▶ _Instructions to follow_: Transcribe, exactly as they appear, the line that contains "const waterBottle = new THREE.Group();", the line that contains "points = [vertex.co", and every line in between, and nothing else.
--- Input data ---
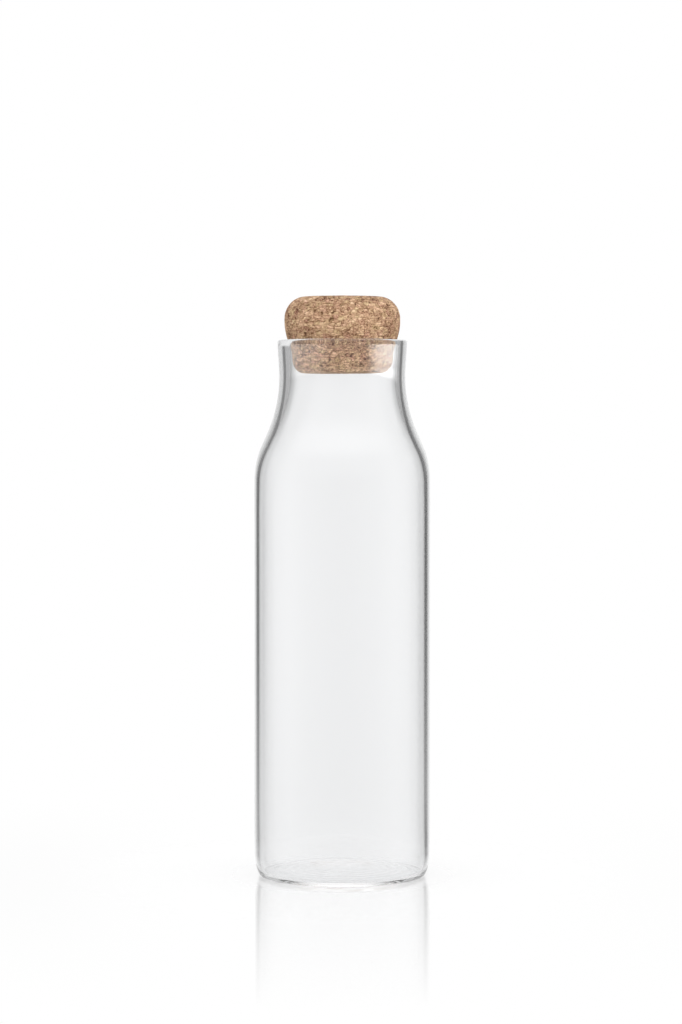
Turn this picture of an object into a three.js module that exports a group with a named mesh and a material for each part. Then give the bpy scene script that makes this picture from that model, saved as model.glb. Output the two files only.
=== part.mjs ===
import * as THREE from 'three';

// A clear glass water bottle with a one-piece cork stopper.
// Lengths are in millimetres and +Z is up. The origin is the middle of the bottle's base, so the
// bottle stands on the plane Z = 0 and its axis is the Z axis.
// An outline is a list of points (radius, height) that is turned around the Z axis.

// The outside of the bottle
const BODY_RADIUS = 41;
const RING_OUTER_RADIUS = 37.5;     // the flat ring that the bottle stands on
const RING_INNER_RADIUS = 33.5;
const BASE_CORNER_HEIGHT = 12;
const SHOULDER_START = 184.6;       // the straight body ends at this height
const SHOULDER_CURVE = 39.5;        // the radius of the shoulder's outward curve
const NECK_CURVE = 65;              // the radius of the neck's inward curve
const SHOULDER_SLOPE = degrees(24); // how far the straight between the two curves leans inward
const NECK_RADIUS = 29.35;          // at the narrowest place
const NECK_FLARE = degrees(3.8);    // how far the neck opens again towards the lip
const LIP_RADIUS = 30.2;
const LIP_HEIGHT = 250;
const LIP_CORNER = 1.2;             // the melted round of the lip's two edges

// The glass itself
const BODY_WALL = 2.3;
const LIP_WALL = 4.6;
const WALL_THICKENS_FROM = 165;     // above this height the wall grows evenly to the lip's
const PUNT_RISE = 1.2;              // the base is hollowed this far at its middle
const BASE_WALL = 2.3;
const FLOOR_RADIUS = 36.5;           // the inner floor, inside its rounded corner
const FLOOR_CORNER_HEIGHT = 9;

// The cork stopper, in the place where it closes the bottle
const PLUG_BOTTOM = 234.7;
const PLUG_BOTTOM_RADIUS = 18.2;
const PLUG_RADIUS = 23.5;
const PLUG_EDGE_HEIGHT = 7.2;       // the height of the plug's rounded lower edge
const HEAD_START = 249.7;           // level with the lip
const HEAD_WIDEST = 259.4;
const HEAD_RADIUS = 27;
const HEAD_LOWER_CURVE = 17.5;      // the half height of the ellipse below the widest place
const STOPPER_TOP = 270;
const TOP_RADIUS = 17.3;            // the flat top, inside its rounded edge

const SIDES = 64;                   // facets around the axis
const RIGHT_ANGLE = degrees(90);

function degrees(angle) {
  return THREE.MathUtils.degToRad(angle);
}

function point(radius, height) {
  return new THREE.Vector2(radius, height);
}

// Points on an ellipse around (centre.x, centre.y). The angle 0 points away from the axis.
function arc(centre, halfWidth, halfHeight, from, to, steps) {
  const points = [];
  for (let i = 0; i <= steps; i++) {
    const angle = from + (to - from) * i / steps;
    points.push(point(
      centre.x + halfWidth * Math.cos(angle),
      centre.y + halfHeight * Math.sin(angle),
    ));
  }
  return points;
}

// From the standing ring up to the lip: a rounded corner, the straight body, the shoulder's
// curve, a short straight, the neck's curve the other way, and a slight flare.
function outerWall() {
  const cornerWidth = BODY_RADIUS - RING_OUTER_RADIUS;
  const corner = arc(point(RING_OUTER_RADIUS, BASE_CORNER_HEIGHT),
    cornerWidth, BASE_CORNER_HEIGHT, -RIGHT_ANGLE, 0, 6);
  const body = evenPoints(point(BODY_RADIUS, BASE_CORNER_HEIGHT),
    point(BODY_RADIUS, WALL_THICKENS_FROM), 1).slice(1);

  const shoulder = arc(point(BODY_RADIUS - SHOULDER_CURVE, SHOULDER_START),
    SHOULDER_CURVE, SHOULDER_CURVE, 0, SHOULDER_SLOPE, 6);

  const curvedDrop = (SHOULDER_CURVE + NECK_CURVE) * (1 - Math.cos(SHOULDER_SLOPE));
  const straight = (BODY_RADIUS - NECK_RADIUS - curvedDrop) / Math.sin(SHOULDER_SLOPE);
  const neckHeight = SHOULDER_START + straight * Math.cos(SHOULDER_SLOPE)
    + (SHOULDER_CURVE + NECK_CURVE) * Math.sin(SHOULDER_SLOPE);
  const neck = arc(point(NECK_RADIUS + NECK_CURVE, neckHeight), -NECK_CURVE, -NECK_CURVE,
    SHOULDER_SLOPE, -NECK_FLARE, 8);

  const flare = evenPoints(neck.at(-1), point(LIP_RADIUS, LIP_HEIGHT - LIP_CORNER), 2).slice(1);
  return [...corner, ...body, ...shoulder, ...neck, ...flare];
}

function evenPoints(from, to, steps) {
  const points = [];
  for (let i = 0; i <= steps; i++) {
    points.push(from.clone().lerp(to, i / steps));
  }
  return points;
}

// The wall is even in the body and thickens through the shoulder and the neck.
function wallAt(height) {
  const growth = THREE.MathUtils.smoothstep(height, WALL_THICKENS_FROM, LIP_HEIGHT);
  return BODY_WALL + (LIP_WALL - BODY_WALL) * growth;
}

// The inside runs parallel to the outside at the wall's thickness, from below the lip down.
function innerWall(outer) {
  const inner = [];
  for (let i = outer.length - 2; i > 0; i--) {
    const below = outer[i - 1];
    const above = outer[i + 1];
    if (outer[i].y < WALL_THICKENS_FROM) {
      break;
    }
    const along = above.clone().sub(below).normalize();
    const wall = wallAt(outer[i].y);
    inner.push(point(outer[i].x - along.y * wall, outer[i].y + along.x * wall));
  }
  return inner;
}

// The hollow underside and the floor are shallow domes, one above the other.
function dome(edgeRadius, edgeHeight, steps) {
  const points = [];
  for (let i = 0; i <= steps; i++) {
    const share = i / steps;
    points.push(point(edgeRadius * share, edgeHeight + PUNT_RISE * (1 - share * share)));
  }
  return points;
}

function bottleOutline() {
  const underside = dome(RING_INNER_RADIUS, 0, 4);
  const outer = outerWall();
  const inner = innerWall(outer);
  const cornerTop = BASE_WALL + FLOOR_CORNER_HEIGHT;
  const floorCorner = arc(point(FLOOR_RADIUS, cornerTop),
    BODY_RADIUS - BODY_WALL - FLOOR_RADIUS, FLOOR_CORNER_HEIGHT, 0, -RIGHT_ANGLE, 6);
  const floor = dome(FLOOR_RADIUS, BASE_WALL, 4).reverse().slice(1);
  return [...underside, ...outer, ...lip(), ...inner, ...floorCorner, ...floor];
}

// The top of the wall, from its rounded outer edge to its rounded inner edge.
function lip() {
  const cornerHeight = LIP_HEIGHT - LIP_CORNER;
  const outerCorner = arc(point(LIP_RADIUS - LIP_CORNER, cornerHeight),
    LIP_CORNER, LIP_CORNER, 0, RIGHT_ANGLE, 4);
  const innerCorner = arc(point(LIP_RADIUS - LIP_WALL + LIP_CORNER, cornerHeight),
    LIP_CORNER, LIP_CORNER, RIGHT_ANGLE, 2 * RIGHT_ANGLE, 4);
  return [...outerCorner.slice(1), ...innerCorner];
}

// From the flat bottom of the plug, up past the lip to the bulging head and its flat top.
function stopperOutline() {
  const plugEdgeTop = PLUG_BOTTOM + PLUG_EDGE_HEIGHT;
  const plugEdge = arc(point(PLUG_BOTTOM_RADIUS, plugEdgeTop),
    PLUG_RADIUS - PLUG_BOTTOM_RADIUS, PLUG_EDGE_HEIGHT, -RIGHT_ANGLE, 0, 5);

  const headWidth = HEAD_RADIUS - TOP_RADIUS;
  const headCentre = point(TOP_RADIUS, HEAD_WIDEST);
  const headFrom = -Math.asin((HEAD_WIDEST - HEAD_START) / HEAD_LOWER_CURVE);
  const headLower = arc(headCentre, headWidth, HEAD_LOWER_CURVE, headFrom, 0, 4);
  const headUpper = arc(headCentre, headWidth, STOPPER_TOP - HEAD_WIDEST, 0, RIGHT_ANGLE, 8);

  // The plug's side leaves its edge upright and meets the head along the head's own curve.
  const handle = (HEAD_START - plugEdgeTop) * 0.4;
  const intoHead = headLower[1].clone().sub(headLower[0]).normalize();
  const plugSide = new THREE.CubicBezierCurve(
    plugEdge.at(-1),
    plugEdge.at(-1).clone().add(point(0, handle)),
    headLower[0].clone().addScaledVector(intoHead, -handle),
    headLower[0],
  ).getPoints(4);

  return [
    point(0, PLUG_BOTTOM),
    ...plugEdge,
    ...plugSide.slice(1, -1),
    ...headLower,
    ...headUpper.slice(1),
    point(0, STOPPER_TOP),
  ];
}

// LatheGeometry turns around Y, so the result is stood up to turn around Z.
function turned(name, outline, material) {
  const geometry = new THREE.LatheGeometry(outline, SIDES);
  geometry.rotateX(RIGHT_ANGLE);
  const mesh = new THREE.Mesh(geometry, material);
  mesh.name = name;
  return mesh;
}

const clearGlass = new THREE.MeshStandardMaterial({
  color: 0xeef3f3,
  roughness: 0.03,
  metalness: 0,
  transparent: true,
  opacity: 0.35,
});
const cork = new THREE.MeshStandardMaterial({
  color: 0xbf9a72,
  roughness: 0.85,
  metalness: 0,
});

const waterBottle = new THREE.Group();
waterBottle.add(turned('glass_bottle', bottleOutline(), clearGlass));
waterBottle.add(turned('cork_stopper', stopperOutline(), cork));

export default waterBottle;
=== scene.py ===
"""A clear glass water bottle closed by a cork stopper, standing on a plain pale floor.

Lengths are in metres, +Z is up, and the bottle's axis is the Z axis. An outline is a list of
points (radius, height) that is turned around that axis.
"""

import math

import bpy
import numpy as np
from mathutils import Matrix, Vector, kdtree, noise


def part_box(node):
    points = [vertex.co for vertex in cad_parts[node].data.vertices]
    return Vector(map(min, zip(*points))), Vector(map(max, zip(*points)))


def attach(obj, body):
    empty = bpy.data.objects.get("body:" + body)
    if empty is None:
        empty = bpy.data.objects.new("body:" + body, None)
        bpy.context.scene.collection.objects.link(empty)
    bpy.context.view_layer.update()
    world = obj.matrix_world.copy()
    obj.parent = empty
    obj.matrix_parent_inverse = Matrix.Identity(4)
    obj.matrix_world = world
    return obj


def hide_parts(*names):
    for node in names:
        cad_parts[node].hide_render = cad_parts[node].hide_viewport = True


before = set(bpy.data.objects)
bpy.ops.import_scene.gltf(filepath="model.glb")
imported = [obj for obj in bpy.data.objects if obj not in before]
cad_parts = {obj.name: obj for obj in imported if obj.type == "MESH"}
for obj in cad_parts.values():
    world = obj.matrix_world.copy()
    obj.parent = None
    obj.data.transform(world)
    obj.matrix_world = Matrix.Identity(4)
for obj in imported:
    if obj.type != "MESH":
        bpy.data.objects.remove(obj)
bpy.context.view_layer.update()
MM = 0.001

# ---------------------------------------------------------------- sizes

GLASS_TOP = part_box("glass_bottle")[1]
BODY_RADIUS = GLASS_TOP.x
LIP_HEIGHT = GLASS_TOP.z
RING_OUTER_RADIUS = 37.5 * MM           # the ring that the bottle stands on
RING_INNER_RADIUS = 33.5 * MM
BASE_CORNER_HEIGHT = 12 * MM
SHOULDER_START = 184.6 * MM
SHOULDER_CURVE = 39.5 * MM
NECK_CURVE = 65 * MM
SHOULDER_SLOPE = math.radians(24)
NECK_RADIUS = 29.35 * MM
NECK_FLARE = math.radians(3.8)
LIP_RADIUS = 30.2 * MM
LIP_CORNER = 1.2 * MM
LIP_CROWN = 0.12 * MM                   # the lip's top is very slightly domed

BODY_WALL = 2.3 * MM
LIP_WALL = 4.6 * MM
WALL_THICKENS_FROM = 165 * MM
PUNT_RISE = 1.2 * MM
BASE_WALL = 2.3 * MM
FLOOR_RADIUS = 36.5 * MM
FLOOR_CORNER_HEIGHT = 9 * MM

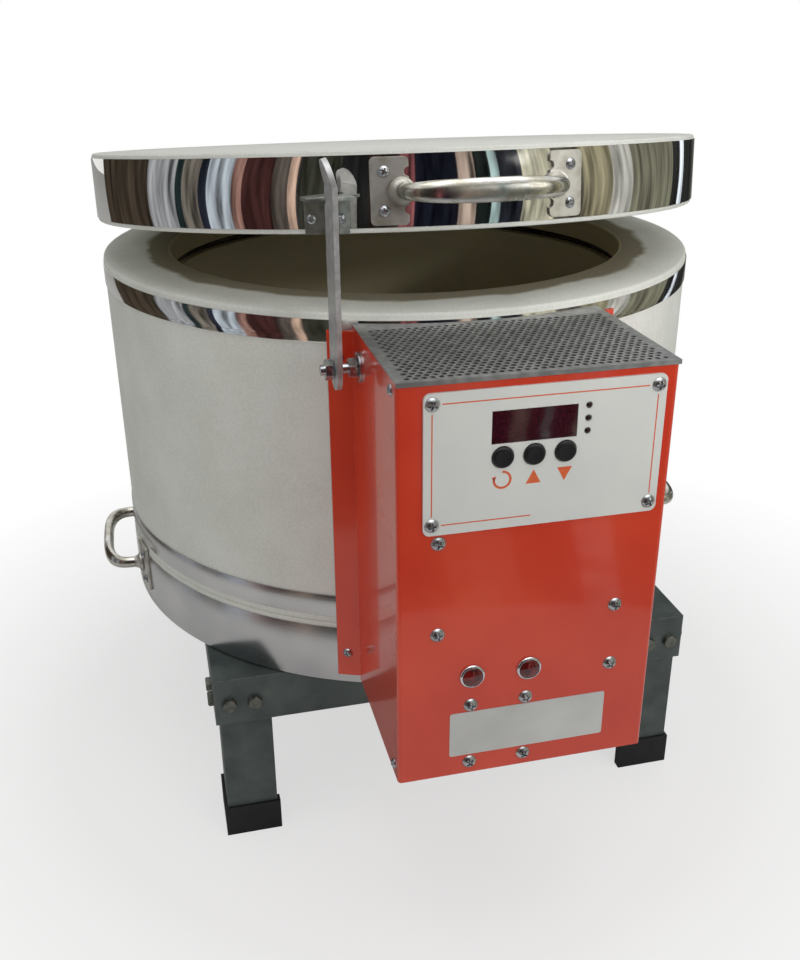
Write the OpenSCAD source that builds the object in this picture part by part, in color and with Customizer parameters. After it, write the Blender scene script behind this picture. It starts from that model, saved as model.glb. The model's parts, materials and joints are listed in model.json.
---
▶ _Full answer_:
const waterBottle = new THREE.Group();
waterBottle.add(turned('glass_bottle', bottleOutline(), clearGlass));
waterBottle.add(turned('cork_stopper', stopperOutline(), cork));

export default waterBottle;
=== scene.py ===
"""A clear glass water bottle closed by a cork stopper, standing on a plain pale floor.

Lengths are in metres, +Z is up, and the bottle's axis is the Z axis. An outline is a list of
points (radius, height) that is turned around that axis.
"""

import math

import bpy
import numpy as np
from mathutils import Matrix, Vector, kdtree, noise


def part_box(node):
    points = [vertex.co for vertex in cad_parts[node].data.vertices]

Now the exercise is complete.